Das Gutachten beschreibt die bereits vom SG bei den behandelnden Ärzten erhobenen Erkrankungen und Befunde, lässt aber eine konkrete Darstellung der Beschwerden des Klägers und deren Auswirkungen auf den Alltag vermissen. Der psychische Befund weicht dabei kaum von der altersentsprechenden Norm ab, worauf die Beklagte zutreffend hinweist. Der Gutachter selbst schließt ernsthafte neurologische Erkrankungen aus. Auch im Hinblick auf den psychischen Zustand beschreibt er den Kläger als lediglich subdepressiv. Dies bedeutet einen depressiven Zustand, der nicht das Ausmaß einer Depression erfüllt, bei dem ein Mensch depressiv-verstimmt wirkt. Warum er dann als Gesundheitsstörung ein depressives Syndrom mitteilt, erschließt sich aus dem Gutachten nicht. Insoweit ist schon die Diagnose eines depressiven Syndroms nicht nachvollziehbar. Gleiches gilt auch im Hinblick auf die Kombination des depressiven Syndroms mit einer Persönlichkeitsstörung, als der Gutachter mitteilt, die affektive Kontaktaufnahme gelinge ohne Schwierigkeiten und die Kooperation während der ganzen Untersuchung sei durchgängig gut gewesen.
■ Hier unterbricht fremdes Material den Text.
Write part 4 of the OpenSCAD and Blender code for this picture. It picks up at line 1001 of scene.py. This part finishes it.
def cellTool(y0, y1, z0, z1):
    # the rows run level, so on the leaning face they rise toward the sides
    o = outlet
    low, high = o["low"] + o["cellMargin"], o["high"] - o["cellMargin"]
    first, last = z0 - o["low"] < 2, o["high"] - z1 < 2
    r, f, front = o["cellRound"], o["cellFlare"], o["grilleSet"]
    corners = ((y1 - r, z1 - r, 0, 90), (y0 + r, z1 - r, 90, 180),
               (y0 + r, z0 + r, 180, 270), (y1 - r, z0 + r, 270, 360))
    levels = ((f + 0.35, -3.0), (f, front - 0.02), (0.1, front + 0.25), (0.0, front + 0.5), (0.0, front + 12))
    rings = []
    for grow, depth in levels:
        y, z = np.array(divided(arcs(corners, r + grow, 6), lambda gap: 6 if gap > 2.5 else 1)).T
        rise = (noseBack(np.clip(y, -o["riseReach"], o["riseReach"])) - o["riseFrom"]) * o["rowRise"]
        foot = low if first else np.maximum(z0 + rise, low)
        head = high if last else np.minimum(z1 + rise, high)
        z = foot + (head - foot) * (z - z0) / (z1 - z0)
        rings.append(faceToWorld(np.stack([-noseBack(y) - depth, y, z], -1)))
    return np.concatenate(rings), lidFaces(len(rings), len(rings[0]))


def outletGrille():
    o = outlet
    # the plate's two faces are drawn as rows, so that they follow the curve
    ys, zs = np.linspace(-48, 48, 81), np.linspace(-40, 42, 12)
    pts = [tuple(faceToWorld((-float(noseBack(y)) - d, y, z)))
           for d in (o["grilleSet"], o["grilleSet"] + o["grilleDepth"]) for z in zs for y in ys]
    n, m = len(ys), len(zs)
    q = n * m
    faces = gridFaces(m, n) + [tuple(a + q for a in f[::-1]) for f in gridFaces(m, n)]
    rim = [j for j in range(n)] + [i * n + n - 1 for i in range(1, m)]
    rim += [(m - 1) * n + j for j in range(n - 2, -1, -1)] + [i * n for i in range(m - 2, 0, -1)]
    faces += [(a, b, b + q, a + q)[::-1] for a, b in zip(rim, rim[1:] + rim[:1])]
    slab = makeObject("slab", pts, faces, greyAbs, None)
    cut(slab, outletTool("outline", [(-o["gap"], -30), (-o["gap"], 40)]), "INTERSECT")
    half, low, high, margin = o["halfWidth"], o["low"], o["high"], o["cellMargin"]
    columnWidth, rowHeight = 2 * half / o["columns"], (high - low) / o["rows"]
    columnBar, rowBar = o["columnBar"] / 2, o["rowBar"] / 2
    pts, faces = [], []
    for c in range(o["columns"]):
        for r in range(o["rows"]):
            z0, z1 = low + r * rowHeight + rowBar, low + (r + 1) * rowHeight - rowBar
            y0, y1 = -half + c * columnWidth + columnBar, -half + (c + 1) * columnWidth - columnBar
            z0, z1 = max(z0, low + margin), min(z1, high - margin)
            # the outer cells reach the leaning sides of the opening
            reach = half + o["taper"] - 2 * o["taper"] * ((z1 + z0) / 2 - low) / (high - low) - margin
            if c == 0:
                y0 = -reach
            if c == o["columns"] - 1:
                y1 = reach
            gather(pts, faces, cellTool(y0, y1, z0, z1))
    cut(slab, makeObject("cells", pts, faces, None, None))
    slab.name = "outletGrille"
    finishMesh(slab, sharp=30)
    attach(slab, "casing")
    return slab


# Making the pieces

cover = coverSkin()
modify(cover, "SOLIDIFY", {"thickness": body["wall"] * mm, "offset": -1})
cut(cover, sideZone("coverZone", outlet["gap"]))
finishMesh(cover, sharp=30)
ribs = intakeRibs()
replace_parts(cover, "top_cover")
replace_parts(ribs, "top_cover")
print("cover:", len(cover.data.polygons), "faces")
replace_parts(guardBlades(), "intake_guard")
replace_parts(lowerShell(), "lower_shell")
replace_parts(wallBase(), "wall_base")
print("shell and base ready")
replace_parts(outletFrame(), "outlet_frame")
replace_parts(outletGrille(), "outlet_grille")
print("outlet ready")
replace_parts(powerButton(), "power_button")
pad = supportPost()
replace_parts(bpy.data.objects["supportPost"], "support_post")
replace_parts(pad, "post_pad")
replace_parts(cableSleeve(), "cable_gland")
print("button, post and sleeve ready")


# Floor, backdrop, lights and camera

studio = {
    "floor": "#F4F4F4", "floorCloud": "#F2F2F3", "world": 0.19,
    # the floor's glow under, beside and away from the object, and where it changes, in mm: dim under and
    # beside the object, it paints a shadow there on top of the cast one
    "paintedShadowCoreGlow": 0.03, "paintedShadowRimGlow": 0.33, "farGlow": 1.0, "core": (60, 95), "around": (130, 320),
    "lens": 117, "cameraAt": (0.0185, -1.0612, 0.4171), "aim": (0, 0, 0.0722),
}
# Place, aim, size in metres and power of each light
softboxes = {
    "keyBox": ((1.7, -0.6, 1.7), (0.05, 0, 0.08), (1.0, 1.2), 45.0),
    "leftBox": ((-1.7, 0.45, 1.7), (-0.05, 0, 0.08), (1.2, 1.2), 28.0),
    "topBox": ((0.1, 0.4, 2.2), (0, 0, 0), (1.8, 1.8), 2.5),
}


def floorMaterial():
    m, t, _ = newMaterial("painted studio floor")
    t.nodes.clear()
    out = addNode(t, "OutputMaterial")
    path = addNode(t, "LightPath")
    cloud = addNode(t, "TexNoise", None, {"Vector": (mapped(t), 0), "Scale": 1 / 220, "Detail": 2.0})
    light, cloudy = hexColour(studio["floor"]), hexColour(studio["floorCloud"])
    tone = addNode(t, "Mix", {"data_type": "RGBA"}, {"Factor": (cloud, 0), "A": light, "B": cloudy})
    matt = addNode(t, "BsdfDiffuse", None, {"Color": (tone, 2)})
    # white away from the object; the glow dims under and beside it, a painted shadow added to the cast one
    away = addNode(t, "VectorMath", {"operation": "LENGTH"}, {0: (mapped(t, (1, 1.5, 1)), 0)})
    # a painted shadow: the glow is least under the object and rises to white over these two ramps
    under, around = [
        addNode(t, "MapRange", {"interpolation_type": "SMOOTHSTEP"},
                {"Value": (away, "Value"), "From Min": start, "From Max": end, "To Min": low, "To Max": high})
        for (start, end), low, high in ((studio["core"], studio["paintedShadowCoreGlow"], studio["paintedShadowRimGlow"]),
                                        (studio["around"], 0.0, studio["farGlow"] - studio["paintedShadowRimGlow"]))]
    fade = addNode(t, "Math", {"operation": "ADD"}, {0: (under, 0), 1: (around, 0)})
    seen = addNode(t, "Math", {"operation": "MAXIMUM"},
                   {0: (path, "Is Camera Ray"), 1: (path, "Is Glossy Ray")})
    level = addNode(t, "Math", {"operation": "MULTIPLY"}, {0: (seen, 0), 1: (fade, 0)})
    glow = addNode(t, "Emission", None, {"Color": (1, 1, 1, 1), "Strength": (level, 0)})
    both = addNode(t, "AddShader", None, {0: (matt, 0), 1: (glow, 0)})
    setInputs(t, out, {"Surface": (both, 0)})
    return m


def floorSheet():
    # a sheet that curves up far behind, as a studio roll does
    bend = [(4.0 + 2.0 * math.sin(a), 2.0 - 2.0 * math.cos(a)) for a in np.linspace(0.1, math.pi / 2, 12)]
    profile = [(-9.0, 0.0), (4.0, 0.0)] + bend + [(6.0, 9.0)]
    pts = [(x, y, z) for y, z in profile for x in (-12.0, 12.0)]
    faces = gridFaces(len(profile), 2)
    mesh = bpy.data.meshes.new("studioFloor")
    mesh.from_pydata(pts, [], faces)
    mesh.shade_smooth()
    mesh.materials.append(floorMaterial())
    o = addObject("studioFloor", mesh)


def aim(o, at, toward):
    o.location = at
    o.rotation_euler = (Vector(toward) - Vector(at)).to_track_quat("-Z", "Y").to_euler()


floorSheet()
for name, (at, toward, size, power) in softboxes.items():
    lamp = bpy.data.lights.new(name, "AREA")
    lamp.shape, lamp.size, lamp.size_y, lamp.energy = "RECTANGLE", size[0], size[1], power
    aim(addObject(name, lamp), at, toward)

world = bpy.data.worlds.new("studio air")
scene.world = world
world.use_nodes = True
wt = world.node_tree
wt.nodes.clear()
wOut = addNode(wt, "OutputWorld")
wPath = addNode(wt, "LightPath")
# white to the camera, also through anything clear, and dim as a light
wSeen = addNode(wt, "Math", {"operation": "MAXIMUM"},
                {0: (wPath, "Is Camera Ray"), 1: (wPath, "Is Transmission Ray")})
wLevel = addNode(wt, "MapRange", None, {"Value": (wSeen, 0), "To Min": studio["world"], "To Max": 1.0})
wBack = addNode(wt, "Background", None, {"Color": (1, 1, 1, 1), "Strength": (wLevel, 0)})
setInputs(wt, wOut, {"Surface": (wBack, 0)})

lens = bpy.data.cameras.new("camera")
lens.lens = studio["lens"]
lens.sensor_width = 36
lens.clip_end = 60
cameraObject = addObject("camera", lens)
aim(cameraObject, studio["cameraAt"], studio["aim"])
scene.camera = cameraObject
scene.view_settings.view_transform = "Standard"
Die Psychomotorik war nicht spezifisch auffällig, dagegen sei die affektive Ansprechbarkeit und Schwingungsfähigkeit etwas zum negativen Pol hin verändert. Weder daraus noch aus der Behandlung kann eine schwere Depression oder eine Einschränkung der Leistungsfähigkeit in einem solchen Ausmaß abgeleitet werden, dass Erwerbsminderung vorliegt; weder der Gutachter noch ein anderer Arzt haben eine konsequente antidepressive Behandlung mit verschiedenen hochdosierten Mitteln mitgeteilt; zuletzt wird - so der Gutachter - lediglich Opipramol 100, das zur Arzneistoffgruppe der trizyklischen Antidepressiva zählt, zur Nacht eingenommen.
Angesichts der Beschreibung des Klägers durch den Gutachter, den Auskünften der behandelnden Ärzte, aus denen sich ergibt, dass gegenüber dem im Jahr 2006 bestehenden Zustand keine Verschlechterung eingetreten ist, den aus dem Verfahren S 12 R 116/06 beigezogenen Unterlagen und den sich aus der Verwaltungsakte der Beklagten ergebenden medizinischen Unterlagen - insbesondere auch dem Gutachten von Dr. Sp.-F. - ist der Senat zu der Überzeugung gelangt, dass der Kläger zumindest leichte Tätigkeiten auf dem allgemeinen Arbeitsmarkt noch mindestens sechs Stunden täglich verrichten kann. Dabei sind die bereits vom SG im Gerichtsbescheid vom 4. Dezember 2006 (S 12 R 116/06) benannten qualitativen Leistungseinschränkungen (siehe oben) zu beachten.
Hieraus ergeben sich weder schwere spezifische Leistungseinschränkungen noch stellen die qualitativen Leistungseinschränkungen eine Summierung ungewöhnlicher Leistungseinschränkungen (vgl. BSG, Urteil vom 11. März 1999 - B 13 RJ 71/97 R) dar. Auch Einschränkungen der Wegefähigkeit konnte der Senat nicht feststellen.
Der Senat ist zu der Überzeugung gelangt, dass der Kläger noch mindestens sechs Stunden täglich leichte Tätigkeiten auf dem allgemeinen Arbeitsmarkt - wenn auch unter Beachtung der genannten qualitativen Leistungseinschränkungen - verrichten kann. Mit diesem Leistungsvermögen ist er im Sinne des § 43 Abs. 3 SGB VI nicht erwerbsgemindert.
Da der Kläger zwar vor dem 2. Januar 1961 geboren ist, jedoch als ungelernter Lagerarbeiter, LKW-Fahrer und Staplerfahrer - unter Berücksichtigung der dargestellten qualitativen Leistungseinschränkungen - auf alle ungelernten leichten Tätigkeiten des allgemeinen Arbeitsmarktes verweisbar ist, bedarf es der Benennung konkreter Verweisungstätigkeiten nicht, sodass auch die Voraussetzungen der Gewährung einer Rente wegen teilweiser Erwerbsminderung bei Berufsunfähigkeit im Sinne des § 240 SGB VI nicht vorliegen.
Die Kostenentscheidung beruht auf § 193 SGG.
Gründe für die Zulassung der Revision liegen nicht vor (§ 160 Nr. 1 und 2 SGG).